Step 2: Prepare. Just as a stage is set behind the curtain before a play begins, success in the field begins behind the scenes. Set up database and filing systems that enables you to sort leads, prospects and customers in an organized manner. Thus, when you are ready to prospect, you can quickly access your lead lists. When you are in the field working with clients and have time to spare, you can access your prospect and customer lists to quickly generate cold calls to fill in the time between appointments.
Great Sales Leaders minimize travel times while maximizing time spent in front of customers and prospects by investing the time - visit that “one extra” prospect or customer while in a geographic area instead of making long drives that create wasted efforts. A ready-made list of prospects - with phone numbers, addresses, and important notes - will assist you in this quest.
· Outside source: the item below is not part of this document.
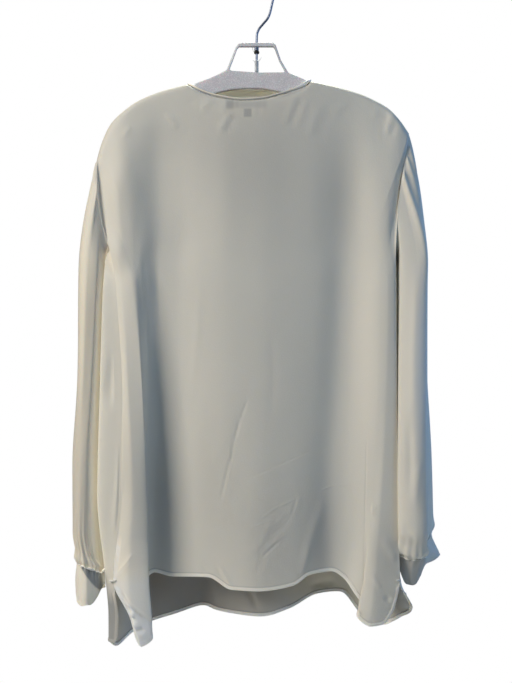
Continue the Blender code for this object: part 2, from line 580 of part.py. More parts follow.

Step 3: Take action. Proactively examine the box of resources - i.e., the territory. For many people, prospecting is a secondary priority. But great Sales Leaders proactively set time aside to devote to prospecting activities such as phone calls, examination of target lists, involvement in local associations, and other methods. Become a Sales Leader by scheduling prospecting time before you schedule all of your other weekly activities. It is not merely a “fill-in” activity.
Tap Into Opportunities
While you may find success by accidentally stumbling onto opportunities while busy in the field, you will feel more gratified if you can do it on purpose. Your territory is filled with diamonds in the rough. To uncover them you need to proactively qualify and grade your prospects. Take time to examine all the potential, untapped jewels of opportunity and watch your profitability soar.